Directive — Using the records that appear below, write out exactly the lines from the one with "FOOT.padTop, FOOT.padRadius), LOOKS.rubber);" through the one with "return low / MM, high / MM", keeping both end lines.

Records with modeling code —
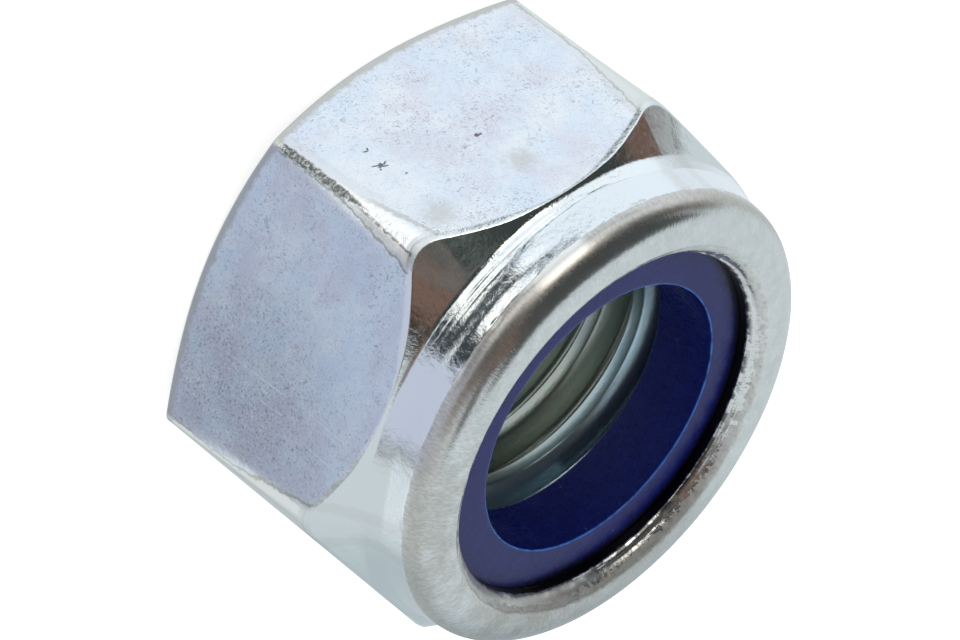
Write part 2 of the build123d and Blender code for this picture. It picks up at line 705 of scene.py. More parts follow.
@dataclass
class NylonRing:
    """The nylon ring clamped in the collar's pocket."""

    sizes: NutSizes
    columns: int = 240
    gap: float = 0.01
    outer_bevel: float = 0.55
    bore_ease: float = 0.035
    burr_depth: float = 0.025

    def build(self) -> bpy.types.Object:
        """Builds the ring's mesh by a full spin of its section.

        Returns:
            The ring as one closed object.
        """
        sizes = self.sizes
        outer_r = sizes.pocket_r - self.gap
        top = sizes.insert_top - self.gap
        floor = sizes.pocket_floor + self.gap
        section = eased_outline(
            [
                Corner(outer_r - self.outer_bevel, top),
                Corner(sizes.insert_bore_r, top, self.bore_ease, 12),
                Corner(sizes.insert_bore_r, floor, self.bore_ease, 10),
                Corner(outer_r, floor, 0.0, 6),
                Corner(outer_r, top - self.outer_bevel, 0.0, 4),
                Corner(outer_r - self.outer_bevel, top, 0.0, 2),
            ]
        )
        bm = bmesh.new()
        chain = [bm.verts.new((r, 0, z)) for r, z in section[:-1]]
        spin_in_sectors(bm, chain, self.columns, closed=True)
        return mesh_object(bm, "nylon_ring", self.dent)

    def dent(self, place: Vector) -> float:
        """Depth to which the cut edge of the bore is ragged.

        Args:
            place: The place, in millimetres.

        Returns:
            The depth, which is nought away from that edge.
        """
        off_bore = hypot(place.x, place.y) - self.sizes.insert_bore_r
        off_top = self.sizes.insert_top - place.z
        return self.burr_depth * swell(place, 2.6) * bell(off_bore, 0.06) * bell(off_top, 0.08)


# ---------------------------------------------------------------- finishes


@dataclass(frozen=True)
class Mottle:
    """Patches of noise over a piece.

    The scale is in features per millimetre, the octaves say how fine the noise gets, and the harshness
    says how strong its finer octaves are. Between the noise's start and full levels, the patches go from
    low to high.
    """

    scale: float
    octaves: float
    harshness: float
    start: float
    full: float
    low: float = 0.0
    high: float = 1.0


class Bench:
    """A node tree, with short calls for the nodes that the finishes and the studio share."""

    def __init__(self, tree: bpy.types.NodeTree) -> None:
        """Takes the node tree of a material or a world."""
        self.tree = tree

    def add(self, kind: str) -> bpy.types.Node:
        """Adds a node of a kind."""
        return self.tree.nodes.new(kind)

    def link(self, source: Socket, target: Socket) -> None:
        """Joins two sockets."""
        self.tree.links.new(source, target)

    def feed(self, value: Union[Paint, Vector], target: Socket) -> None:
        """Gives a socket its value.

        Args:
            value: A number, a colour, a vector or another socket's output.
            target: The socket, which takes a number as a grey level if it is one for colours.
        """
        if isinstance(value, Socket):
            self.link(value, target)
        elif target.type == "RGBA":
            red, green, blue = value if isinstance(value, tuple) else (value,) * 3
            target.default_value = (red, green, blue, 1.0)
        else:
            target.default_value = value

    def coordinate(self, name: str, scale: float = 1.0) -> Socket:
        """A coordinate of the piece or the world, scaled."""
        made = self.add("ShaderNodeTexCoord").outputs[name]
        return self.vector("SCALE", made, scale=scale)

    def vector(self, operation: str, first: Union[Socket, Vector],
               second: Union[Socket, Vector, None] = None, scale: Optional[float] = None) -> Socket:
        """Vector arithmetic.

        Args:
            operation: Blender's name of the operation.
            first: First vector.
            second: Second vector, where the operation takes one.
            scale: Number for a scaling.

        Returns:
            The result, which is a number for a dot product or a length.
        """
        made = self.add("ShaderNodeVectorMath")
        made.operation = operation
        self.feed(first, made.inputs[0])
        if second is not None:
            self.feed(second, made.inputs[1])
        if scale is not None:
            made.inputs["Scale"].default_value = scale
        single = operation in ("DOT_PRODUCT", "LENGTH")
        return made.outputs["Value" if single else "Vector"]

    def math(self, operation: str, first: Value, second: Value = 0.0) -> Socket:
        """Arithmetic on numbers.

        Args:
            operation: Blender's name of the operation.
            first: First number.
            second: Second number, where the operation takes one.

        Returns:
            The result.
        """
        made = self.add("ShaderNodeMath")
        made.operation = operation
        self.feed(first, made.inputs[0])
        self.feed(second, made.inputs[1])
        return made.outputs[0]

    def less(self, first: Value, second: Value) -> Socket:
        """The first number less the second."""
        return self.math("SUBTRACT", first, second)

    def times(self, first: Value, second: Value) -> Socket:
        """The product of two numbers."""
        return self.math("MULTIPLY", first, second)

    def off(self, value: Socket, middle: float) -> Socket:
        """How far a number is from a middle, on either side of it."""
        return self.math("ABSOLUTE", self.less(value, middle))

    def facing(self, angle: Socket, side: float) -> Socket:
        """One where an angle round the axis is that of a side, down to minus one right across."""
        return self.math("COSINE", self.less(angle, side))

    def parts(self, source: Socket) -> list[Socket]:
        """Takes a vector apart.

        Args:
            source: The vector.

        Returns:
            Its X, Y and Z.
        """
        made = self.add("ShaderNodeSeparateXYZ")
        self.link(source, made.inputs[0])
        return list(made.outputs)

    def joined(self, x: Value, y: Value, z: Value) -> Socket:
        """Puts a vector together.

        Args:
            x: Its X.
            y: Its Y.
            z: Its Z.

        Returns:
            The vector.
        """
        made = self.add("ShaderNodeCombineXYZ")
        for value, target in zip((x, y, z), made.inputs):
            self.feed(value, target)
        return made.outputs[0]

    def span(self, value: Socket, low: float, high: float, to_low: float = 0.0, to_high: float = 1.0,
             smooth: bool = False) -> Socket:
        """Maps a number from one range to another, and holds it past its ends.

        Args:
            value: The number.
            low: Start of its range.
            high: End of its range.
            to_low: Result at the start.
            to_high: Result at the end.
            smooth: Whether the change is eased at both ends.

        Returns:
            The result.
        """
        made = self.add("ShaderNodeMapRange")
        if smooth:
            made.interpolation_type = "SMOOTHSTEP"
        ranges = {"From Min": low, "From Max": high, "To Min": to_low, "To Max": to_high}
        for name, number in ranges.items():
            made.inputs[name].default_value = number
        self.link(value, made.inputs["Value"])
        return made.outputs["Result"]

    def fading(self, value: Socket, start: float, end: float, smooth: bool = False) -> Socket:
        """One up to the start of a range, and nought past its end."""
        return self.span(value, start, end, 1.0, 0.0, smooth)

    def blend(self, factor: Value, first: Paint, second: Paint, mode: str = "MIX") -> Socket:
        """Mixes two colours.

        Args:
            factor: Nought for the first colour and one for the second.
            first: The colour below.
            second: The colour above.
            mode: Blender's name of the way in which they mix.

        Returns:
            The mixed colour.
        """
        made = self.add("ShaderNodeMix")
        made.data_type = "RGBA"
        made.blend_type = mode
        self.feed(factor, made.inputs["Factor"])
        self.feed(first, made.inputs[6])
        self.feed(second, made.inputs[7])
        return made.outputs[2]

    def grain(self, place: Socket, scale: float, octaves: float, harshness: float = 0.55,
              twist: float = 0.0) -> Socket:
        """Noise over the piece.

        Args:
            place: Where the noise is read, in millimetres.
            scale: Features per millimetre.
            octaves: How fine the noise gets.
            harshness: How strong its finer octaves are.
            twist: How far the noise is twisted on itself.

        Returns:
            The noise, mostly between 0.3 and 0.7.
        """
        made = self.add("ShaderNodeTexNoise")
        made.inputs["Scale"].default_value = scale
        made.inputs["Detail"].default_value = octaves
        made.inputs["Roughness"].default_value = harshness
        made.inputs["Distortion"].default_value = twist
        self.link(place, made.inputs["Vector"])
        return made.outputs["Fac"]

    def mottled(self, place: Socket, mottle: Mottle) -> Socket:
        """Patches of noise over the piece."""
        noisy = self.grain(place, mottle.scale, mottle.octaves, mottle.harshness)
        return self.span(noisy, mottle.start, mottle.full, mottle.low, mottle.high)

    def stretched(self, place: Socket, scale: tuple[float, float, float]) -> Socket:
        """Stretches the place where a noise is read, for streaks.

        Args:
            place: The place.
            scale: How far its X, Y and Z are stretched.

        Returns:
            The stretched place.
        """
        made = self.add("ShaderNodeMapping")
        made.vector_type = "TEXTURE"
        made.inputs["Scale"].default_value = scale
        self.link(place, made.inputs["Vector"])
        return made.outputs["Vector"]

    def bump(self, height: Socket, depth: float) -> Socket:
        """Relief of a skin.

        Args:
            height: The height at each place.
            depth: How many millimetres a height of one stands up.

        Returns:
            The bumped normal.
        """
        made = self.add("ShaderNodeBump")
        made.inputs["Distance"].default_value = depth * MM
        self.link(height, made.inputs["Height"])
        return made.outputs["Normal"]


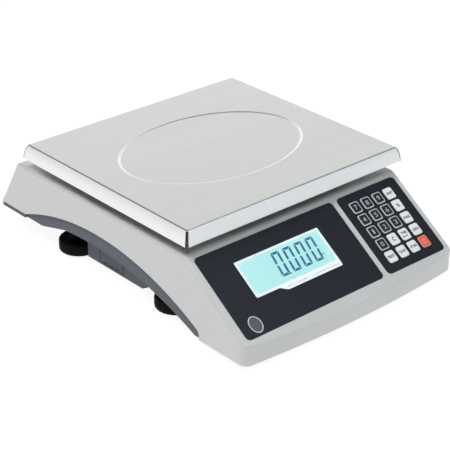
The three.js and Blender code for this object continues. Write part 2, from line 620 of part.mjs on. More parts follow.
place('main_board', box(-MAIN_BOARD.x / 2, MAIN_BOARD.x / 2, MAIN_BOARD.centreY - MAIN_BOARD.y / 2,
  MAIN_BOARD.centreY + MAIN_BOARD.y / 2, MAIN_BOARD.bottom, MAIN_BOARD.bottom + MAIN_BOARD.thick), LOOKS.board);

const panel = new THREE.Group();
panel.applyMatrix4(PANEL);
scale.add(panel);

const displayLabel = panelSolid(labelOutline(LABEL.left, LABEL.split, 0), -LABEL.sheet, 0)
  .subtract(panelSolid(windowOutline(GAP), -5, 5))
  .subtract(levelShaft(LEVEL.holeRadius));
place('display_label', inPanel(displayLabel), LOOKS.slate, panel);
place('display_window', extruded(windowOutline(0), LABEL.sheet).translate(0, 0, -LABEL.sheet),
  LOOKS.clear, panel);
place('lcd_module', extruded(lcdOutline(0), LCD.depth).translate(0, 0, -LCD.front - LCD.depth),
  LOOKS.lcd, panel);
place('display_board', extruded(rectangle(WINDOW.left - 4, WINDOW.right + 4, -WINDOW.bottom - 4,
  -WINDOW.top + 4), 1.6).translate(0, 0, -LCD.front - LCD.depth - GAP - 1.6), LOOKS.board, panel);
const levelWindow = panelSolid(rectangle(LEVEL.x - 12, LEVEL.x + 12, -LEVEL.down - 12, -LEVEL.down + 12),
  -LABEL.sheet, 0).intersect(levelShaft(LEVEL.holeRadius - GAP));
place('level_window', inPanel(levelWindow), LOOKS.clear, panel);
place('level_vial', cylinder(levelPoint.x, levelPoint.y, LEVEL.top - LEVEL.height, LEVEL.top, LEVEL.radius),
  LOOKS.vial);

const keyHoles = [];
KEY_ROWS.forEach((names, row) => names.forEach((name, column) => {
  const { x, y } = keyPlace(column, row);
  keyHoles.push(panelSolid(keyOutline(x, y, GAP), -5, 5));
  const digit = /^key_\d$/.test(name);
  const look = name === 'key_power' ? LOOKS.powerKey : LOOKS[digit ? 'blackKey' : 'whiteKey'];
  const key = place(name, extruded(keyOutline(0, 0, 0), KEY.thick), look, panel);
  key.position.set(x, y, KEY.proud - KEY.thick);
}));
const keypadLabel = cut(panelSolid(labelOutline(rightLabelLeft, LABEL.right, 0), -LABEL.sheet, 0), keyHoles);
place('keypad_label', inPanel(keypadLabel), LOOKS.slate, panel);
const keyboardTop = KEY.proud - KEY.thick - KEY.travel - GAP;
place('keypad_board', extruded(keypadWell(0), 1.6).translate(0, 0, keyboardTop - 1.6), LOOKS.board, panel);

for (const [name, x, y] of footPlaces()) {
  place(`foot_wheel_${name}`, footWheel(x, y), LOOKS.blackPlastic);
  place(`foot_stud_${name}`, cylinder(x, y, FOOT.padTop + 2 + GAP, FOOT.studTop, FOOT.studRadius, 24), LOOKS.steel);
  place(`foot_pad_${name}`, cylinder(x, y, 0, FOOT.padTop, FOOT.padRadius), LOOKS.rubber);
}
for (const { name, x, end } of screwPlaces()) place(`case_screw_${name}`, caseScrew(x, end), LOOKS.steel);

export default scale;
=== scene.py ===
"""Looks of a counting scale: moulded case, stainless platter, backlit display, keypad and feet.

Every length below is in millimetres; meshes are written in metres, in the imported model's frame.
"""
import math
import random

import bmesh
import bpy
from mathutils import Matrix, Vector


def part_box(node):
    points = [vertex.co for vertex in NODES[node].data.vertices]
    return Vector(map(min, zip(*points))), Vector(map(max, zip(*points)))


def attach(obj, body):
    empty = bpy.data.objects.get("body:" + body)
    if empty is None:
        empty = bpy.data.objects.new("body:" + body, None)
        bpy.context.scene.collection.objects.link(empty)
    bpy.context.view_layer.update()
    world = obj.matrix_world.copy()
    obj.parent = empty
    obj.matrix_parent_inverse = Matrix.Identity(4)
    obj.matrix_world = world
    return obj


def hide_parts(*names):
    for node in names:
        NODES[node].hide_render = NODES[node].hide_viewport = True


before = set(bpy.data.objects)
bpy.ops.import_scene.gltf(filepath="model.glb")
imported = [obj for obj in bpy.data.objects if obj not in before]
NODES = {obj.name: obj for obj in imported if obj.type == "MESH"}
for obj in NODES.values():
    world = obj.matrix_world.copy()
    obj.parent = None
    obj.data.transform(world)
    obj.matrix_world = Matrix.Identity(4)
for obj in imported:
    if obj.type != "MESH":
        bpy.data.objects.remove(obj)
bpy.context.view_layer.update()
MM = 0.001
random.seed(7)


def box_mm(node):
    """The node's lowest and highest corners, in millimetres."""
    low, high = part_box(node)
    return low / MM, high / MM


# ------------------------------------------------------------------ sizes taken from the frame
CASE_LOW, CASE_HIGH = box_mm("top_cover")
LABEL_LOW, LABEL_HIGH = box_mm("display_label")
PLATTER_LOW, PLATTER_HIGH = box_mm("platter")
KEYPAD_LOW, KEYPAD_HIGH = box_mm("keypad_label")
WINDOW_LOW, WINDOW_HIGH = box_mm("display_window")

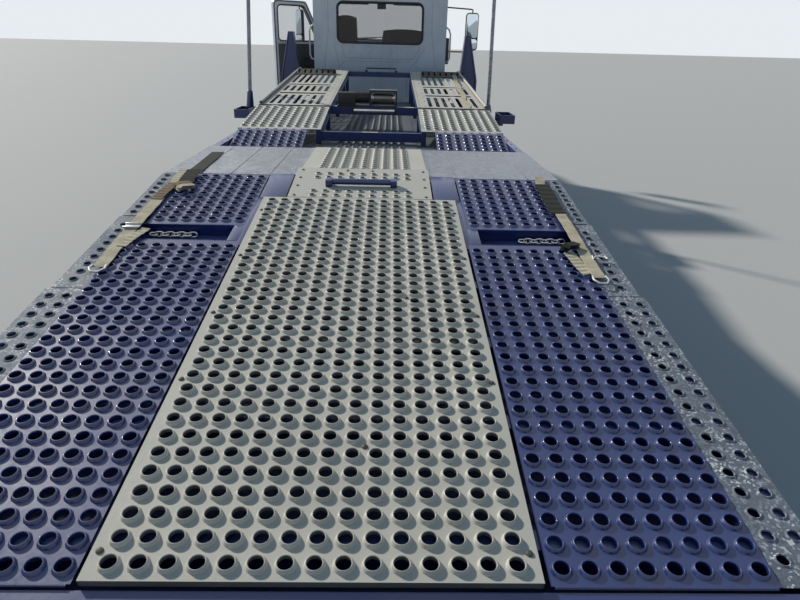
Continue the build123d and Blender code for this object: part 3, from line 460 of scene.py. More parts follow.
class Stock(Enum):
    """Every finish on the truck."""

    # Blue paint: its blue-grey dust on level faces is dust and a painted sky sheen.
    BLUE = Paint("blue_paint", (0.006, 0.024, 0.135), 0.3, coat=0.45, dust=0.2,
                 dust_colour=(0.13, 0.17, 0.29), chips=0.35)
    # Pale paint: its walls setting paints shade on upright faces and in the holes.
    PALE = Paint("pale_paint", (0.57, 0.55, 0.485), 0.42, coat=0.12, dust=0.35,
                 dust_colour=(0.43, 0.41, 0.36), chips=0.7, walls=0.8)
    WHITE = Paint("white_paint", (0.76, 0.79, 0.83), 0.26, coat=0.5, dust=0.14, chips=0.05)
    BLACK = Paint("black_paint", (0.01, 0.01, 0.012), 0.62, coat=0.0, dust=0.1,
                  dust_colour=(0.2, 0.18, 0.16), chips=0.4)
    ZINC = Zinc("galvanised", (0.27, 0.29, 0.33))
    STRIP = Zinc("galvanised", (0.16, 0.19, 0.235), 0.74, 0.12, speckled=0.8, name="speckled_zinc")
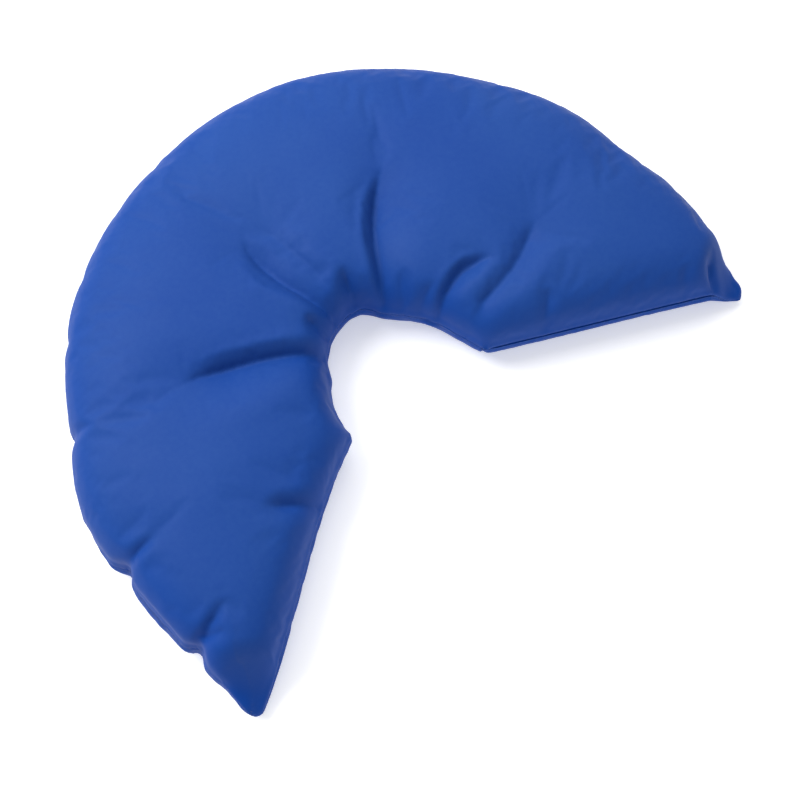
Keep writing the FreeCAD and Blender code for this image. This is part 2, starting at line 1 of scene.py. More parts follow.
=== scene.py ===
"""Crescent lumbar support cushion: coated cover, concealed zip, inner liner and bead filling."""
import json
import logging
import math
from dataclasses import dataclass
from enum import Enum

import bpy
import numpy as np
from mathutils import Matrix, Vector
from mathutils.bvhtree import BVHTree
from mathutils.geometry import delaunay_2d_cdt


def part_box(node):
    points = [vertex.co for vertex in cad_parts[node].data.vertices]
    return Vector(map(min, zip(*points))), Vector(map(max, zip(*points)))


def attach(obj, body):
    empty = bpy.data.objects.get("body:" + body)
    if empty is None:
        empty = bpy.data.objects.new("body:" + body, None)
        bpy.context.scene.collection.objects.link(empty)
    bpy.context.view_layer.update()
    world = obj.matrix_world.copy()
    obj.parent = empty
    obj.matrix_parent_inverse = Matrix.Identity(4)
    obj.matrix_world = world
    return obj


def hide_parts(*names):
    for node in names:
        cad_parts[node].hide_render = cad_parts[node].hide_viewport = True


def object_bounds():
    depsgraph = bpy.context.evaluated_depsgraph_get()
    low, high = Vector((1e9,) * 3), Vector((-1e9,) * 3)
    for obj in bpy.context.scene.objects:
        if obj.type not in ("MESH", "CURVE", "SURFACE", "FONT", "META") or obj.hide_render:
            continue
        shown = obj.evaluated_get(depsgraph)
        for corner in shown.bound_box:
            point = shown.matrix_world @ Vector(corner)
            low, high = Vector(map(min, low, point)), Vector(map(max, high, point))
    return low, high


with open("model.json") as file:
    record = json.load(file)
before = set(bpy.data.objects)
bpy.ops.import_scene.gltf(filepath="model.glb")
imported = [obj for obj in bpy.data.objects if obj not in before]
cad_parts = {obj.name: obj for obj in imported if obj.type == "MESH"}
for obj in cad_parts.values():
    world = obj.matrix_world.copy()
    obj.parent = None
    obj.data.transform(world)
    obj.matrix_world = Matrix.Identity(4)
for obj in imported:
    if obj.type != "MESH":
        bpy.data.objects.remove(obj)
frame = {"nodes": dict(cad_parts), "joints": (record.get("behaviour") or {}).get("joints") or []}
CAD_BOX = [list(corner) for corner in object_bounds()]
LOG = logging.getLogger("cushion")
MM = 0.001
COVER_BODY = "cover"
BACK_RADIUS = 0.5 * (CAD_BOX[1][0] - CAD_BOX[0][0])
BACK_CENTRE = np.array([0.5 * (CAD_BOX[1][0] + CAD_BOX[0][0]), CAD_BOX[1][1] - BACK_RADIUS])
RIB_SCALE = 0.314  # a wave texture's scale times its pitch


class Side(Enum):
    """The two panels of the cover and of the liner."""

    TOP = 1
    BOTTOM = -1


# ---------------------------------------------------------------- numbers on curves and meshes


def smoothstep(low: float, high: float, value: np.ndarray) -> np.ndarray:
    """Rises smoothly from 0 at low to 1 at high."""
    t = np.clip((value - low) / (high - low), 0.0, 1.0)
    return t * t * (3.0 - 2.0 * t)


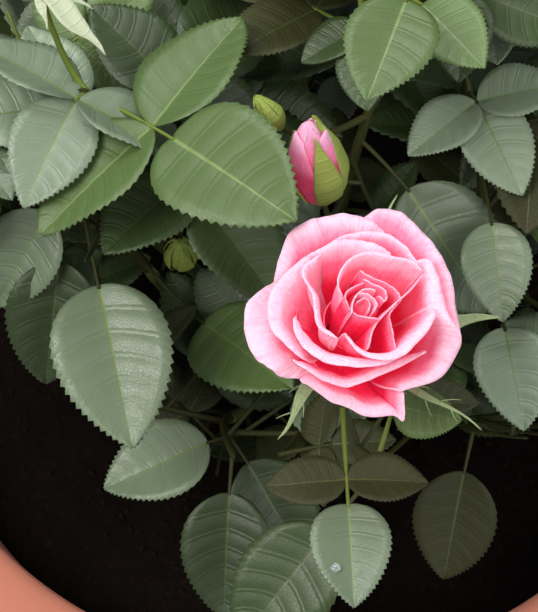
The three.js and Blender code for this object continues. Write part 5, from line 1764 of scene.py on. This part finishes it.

Final answer —
  place(`foot_pad_${name}`, cylinder(x, y, 0, FOOT.padTop, FOOT.padRadius), LOOKS.rubber);
}
for (const { name, x, end } of screwPlaces()) place(`case_screw_${name}`, caseScrew(x, end), LOOKS.steel);

export default scale;
=== scene.py ===
"""Looks of a counting scale: moulded case, stainless platter, backlit display, keypad and feet.

Every length below is in millimetres; meshes are written in metres, in the imported model's frame.
"""
import math
import random

import bmesh
import bpy
from mathutils import Matrix, Vector


def part_box(node):
    points = [vertex.co for vertex in NODES[node].data.vertices]
    return Vector(map(min, zip(*points))), Vector(map(max, zip(*points)))


def attach(obj, body):
    empty = bpy.data.objects.get("body:" + body)
    if empty is None:
        empty = bpy.data.objects.new("body:" + body, None)
        bpy.context.scene.collection.objects.link(empty)
    bpy.context.view_layer.update()
    world = obj.matrix_world.copy()
    obj.parent = empty
    obj.matrix_parent_inverse = Matrix.Identity(4)
    obj.matrix_world = world
    return obj


def hide_parts(*names):
    for node in names:
        NODES[node].hide_render = NODES[node].hide_viewport = True


before = set(bpy.data.objects)
bpy.ops.import_scene.gltf(filepath="model.glb")
imported = [obj for obj in bpy.data.objects if obj not in before]
NODES = {obj.name: obj for obj in imported if obj.type == "MESH"}
for obj in NODES.values():
    world = obj.matrix_world.copy()
    obj.parent = None
    obj.data.transform(world)
    obj.matrix_world = Matrix.Identity(4)
for obj in imported:
    if obj.type != "MESH":
        bpy.data.objects.remove(obj)
bpy.context.view_layer.update()
MM = 0.001
random.seed(7)


def box_mm(node):
    """The node's lowest and highest corners, in millimetres."""
    low, high = part_box(node)
    return low / MM, high / MM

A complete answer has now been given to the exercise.